To learn a bit more, I caught up with Kyle, who along with his dad has been down this road before, launching Millstone Cellars in Monkton, MD, in 2011.

“With all of the startups in the industry, I was expecting more cideries to begin focusing away from clean fermented ciders and start diving into wild yeast, which is how much of the cider in Europe is made, but that never happened,” he said. “I felt like an opportunity was slipping away for rustic ciders in America. While Millstone did great, we were on the high side of the market and had trouble breaking out of the top 10 percent of accounts in each market.”

So he grabbed his sister and started focusing on East Coast apple trees. These would yield a unique product but at a lower price point that they could package in cans. The result is Graft Cider. And with options like Hop Tropic and Comes & Gose, it’s artfully blurring the lines between hard cider and craft beer.

Alex E. Weaver: You seem to be largely inspired by craft beer — gose cider, hop cider, dry hopping — what’s the story there?

KS: With Millstone we had always worked to appeal to the sour beer market, seeing many similarities between the two. We started doing collaborations with brewers in the space such as Oxbow and Stillwater and started focusing on how we could utilize the sour cider base that had been historically made in Europe for centuries and modernize it.

When starting Graft I looked to influences that I really appreciated in sour beer and thought dry hopped sours and goses were styles worth emulating due to the similar flavor profiles of cider. I feel like berliner weisses and gose typically try to emulate fruity characteristics and with cider we start with the fruit.

What I hope to achieve with Graft is creating a bridge for the craft beer drinker to get into all of these wild yeast fermented dry sour ciders and discover that there is so much more to the world of cider.

AEW: Were some of your ciders made as a response to the proliferation of New England-style IPAs right now, or were you guys doing this before it was cool?

KS: We are extremely focused on process and how we work with ingredients and we love NE IPAs, so it was a natural fit. We started double dry hopping a lot of ciders, as well as focusing on utilizing citrus in our hopback to get those juicy characteristics without the bitterness. Since by law ciders can’t use any grains or cereal grains, we began experimenting with molecular gastronomy, playing around with pectin and thickeners to get particle suspension.

AEW: Your label art is awesome. What’s the inspiration there?

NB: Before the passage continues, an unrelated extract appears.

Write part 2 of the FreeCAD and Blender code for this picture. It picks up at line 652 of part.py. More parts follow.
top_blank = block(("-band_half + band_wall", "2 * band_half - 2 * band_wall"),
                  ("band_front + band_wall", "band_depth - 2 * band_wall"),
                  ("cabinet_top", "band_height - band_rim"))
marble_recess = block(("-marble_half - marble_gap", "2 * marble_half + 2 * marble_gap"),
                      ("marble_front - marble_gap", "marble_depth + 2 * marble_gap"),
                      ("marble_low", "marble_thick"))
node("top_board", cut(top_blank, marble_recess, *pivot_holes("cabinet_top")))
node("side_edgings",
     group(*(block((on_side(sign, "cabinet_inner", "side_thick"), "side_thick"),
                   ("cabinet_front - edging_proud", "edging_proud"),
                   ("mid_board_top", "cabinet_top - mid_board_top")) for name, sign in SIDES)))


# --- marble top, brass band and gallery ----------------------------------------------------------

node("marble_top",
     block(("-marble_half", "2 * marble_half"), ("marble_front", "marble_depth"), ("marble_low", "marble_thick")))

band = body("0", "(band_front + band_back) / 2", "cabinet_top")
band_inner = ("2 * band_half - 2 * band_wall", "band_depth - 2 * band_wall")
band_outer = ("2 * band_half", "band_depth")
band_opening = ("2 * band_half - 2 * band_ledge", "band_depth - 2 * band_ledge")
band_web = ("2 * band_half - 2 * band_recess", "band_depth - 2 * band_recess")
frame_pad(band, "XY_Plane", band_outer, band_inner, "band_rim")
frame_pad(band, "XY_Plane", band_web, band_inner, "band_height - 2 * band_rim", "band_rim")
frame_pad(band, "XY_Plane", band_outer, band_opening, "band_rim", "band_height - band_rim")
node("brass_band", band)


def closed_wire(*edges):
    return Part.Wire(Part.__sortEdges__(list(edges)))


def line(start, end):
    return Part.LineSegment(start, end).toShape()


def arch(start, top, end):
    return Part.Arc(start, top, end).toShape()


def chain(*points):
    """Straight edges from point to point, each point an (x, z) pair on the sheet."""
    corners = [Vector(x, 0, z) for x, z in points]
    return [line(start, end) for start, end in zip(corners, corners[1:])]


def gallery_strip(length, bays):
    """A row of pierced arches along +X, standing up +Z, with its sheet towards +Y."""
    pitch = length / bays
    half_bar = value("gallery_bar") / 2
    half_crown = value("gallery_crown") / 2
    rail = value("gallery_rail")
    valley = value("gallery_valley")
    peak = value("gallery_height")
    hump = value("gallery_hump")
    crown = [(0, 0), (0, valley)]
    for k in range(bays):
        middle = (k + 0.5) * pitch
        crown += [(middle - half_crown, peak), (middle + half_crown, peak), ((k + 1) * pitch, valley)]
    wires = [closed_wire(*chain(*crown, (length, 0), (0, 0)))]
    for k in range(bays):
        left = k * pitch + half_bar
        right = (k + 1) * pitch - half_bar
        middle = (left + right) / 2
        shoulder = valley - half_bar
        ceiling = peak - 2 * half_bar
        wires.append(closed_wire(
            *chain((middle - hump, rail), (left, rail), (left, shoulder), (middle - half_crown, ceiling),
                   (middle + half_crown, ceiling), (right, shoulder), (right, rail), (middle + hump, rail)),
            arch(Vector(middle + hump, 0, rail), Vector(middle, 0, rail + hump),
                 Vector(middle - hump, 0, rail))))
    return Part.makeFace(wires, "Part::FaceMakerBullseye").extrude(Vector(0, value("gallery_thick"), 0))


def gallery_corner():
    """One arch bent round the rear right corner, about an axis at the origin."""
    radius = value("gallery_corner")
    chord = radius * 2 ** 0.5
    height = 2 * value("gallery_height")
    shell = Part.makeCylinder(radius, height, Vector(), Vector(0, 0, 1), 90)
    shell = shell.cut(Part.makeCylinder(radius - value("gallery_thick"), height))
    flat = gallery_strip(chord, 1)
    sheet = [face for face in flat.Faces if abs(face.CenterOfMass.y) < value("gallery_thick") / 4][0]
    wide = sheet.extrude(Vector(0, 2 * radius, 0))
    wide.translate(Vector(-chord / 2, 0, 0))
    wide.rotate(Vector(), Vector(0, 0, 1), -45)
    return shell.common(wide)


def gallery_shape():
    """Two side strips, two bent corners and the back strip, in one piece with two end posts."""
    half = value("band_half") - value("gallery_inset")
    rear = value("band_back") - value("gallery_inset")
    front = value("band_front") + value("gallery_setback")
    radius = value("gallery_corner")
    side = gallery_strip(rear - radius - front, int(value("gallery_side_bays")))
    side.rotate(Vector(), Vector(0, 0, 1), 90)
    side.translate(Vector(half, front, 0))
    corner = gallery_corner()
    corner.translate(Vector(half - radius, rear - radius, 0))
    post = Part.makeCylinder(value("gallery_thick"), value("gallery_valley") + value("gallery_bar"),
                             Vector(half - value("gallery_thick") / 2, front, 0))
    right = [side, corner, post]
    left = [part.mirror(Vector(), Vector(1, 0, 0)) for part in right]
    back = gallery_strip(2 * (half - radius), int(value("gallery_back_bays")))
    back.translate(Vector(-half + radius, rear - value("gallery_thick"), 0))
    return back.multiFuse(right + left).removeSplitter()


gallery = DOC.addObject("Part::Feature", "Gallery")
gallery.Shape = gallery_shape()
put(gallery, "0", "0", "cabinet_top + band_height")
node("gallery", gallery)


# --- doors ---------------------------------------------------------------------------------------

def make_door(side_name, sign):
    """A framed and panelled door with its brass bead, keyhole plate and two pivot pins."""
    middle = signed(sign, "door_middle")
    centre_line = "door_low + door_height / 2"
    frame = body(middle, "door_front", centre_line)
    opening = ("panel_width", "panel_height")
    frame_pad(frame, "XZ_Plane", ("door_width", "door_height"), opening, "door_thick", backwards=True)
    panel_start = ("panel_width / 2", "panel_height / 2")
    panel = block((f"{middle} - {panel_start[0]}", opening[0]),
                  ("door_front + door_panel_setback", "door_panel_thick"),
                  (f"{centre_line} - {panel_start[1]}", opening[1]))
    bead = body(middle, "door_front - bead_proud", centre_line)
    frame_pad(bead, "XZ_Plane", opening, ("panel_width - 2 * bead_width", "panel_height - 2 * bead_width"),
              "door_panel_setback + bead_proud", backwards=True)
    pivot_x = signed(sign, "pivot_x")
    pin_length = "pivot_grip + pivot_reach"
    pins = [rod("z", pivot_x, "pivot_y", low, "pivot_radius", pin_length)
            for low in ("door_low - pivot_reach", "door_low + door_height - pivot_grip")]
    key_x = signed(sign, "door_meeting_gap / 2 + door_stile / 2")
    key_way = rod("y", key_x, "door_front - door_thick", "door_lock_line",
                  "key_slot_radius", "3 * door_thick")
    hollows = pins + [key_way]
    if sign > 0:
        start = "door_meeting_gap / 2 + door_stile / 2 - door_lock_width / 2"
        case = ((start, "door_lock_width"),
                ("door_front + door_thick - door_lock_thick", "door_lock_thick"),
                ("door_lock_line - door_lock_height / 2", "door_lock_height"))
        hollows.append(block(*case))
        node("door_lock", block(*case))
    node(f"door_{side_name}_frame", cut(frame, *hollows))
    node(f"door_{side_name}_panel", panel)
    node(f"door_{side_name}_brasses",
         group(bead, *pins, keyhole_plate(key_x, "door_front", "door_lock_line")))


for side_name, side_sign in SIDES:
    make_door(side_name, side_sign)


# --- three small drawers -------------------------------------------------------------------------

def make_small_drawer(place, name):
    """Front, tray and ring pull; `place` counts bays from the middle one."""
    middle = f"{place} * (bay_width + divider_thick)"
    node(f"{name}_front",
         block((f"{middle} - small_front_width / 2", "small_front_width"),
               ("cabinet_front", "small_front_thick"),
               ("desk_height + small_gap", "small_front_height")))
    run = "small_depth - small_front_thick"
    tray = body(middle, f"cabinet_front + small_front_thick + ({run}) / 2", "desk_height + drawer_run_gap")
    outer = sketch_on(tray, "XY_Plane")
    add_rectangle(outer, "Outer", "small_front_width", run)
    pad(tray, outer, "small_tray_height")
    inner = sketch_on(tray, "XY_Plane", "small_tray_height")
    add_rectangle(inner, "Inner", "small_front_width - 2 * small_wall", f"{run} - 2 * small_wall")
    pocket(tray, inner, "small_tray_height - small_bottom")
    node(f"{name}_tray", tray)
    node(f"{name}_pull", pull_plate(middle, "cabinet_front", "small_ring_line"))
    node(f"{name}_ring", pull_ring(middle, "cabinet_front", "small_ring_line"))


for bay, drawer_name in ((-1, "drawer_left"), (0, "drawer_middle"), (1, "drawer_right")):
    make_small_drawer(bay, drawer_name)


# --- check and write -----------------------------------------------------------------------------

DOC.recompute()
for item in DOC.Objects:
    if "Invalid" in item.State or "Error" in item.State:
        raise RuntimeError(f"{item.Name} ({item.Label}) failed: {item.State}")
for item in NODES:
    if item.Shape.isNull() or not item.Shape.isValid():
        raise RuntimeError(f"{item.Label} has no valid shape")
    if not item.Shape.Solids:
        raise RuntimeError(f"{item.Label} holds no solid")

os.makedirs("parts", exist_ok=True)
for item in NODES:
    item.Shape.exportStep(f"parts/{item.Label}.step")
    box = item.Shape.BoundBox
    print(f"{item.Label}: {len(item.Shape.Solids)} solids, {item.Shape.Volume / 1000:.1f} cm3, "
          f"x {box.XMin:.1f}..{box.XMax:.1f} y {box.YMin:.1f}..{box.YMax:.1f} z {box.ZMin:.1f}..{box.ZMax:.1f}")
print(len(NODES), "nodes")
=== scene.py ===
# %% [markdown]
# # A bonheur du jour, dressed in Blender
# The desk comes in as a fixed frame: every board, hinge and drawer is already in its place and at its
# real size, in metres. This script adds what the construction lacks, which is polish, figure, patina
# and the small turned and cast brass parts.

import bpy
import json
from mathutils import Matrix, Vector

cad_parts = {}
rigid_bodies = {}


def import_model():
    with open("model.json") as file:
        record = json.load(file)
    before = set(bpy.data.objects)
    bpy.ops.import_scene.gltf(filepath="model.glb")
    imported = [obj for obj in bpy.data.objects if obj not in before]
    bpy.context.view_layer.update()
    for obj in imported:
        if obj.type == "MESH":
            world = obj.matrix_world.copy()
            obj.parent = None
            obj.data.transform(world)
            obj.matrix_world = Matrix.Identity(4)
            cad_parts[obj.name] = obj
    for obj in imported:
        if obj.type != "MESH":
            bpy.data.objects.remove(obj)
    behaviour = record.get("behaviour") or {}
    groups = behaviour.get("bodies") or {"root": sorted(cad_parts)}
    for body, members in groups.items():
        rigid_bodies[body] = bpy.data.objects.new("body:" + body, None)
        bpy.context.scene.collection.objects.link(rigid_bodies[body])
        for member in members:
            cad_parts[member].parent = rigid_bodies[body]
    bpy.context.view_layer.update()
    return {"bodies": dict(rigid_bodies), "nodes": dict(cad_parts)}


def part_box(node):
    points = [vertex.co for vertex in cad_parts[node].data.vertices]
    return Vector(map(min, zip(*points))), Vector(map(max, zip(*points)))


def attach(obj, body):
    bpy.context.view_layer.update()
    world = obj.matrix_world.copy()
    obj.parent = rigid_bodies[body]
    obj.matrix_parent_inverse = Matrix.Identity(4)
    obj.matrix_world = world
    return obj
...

KS: Thanks. Our artist Caleb Luke Lin is amazing. The concept for the cans is that everything is set in the storybook world of Graft, with each cider name representing a chapter in the world and the art reflecting the landscapes and exploits experienced by our recurring adventurer, Nomad. We then do a fruited series called “Book Of Nomad,” which is his kind of Iliad/Don Quixote story, half happening in the world of Graft and half happening in his mind. It allows us to get a little more out there with the art concepts and is a really fun line.

We are also gearing up to launch Cloud City, which will focus on our fruited dreamsicle ciders with an emphasis on vanilla, lactose, and citrus. We’re setting that up as a futuristic city that Nomad stumbles across, each with different districts (each district representing a different fruit) with their own cultures/customs. At the end of the day there is a lot of fun that can be had with branding and we thought a deep and rich evolving story could be really neat.

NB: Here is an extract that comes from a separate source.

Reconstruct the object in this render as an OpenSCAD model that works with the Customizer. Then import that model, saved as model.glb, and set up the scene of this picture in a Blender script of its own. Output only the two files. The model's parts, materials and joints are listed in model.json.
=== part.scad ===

AEW: Is it difficult convincing hardcore craft beer nerds to try one of your ciders? What’s the reaction when they do?

KS: When we’re at a beer festival, the comment I get most is “I don’t drink cider.” To which I reply, “But do you like sour beer?” It’s a challenge so we definitely have to focus on education and labeling ourselves as sour cider, which I kind of hate, but it’s the easiest way to convey the concept. We have definitely started to get a cult following from those who get turned on to it. What I hope to achieve with Graft is creating a bridge for the craft beer drinker to get into all of these wild yeast fermented dry sour ciders and discover that there is so much more to the world of cider.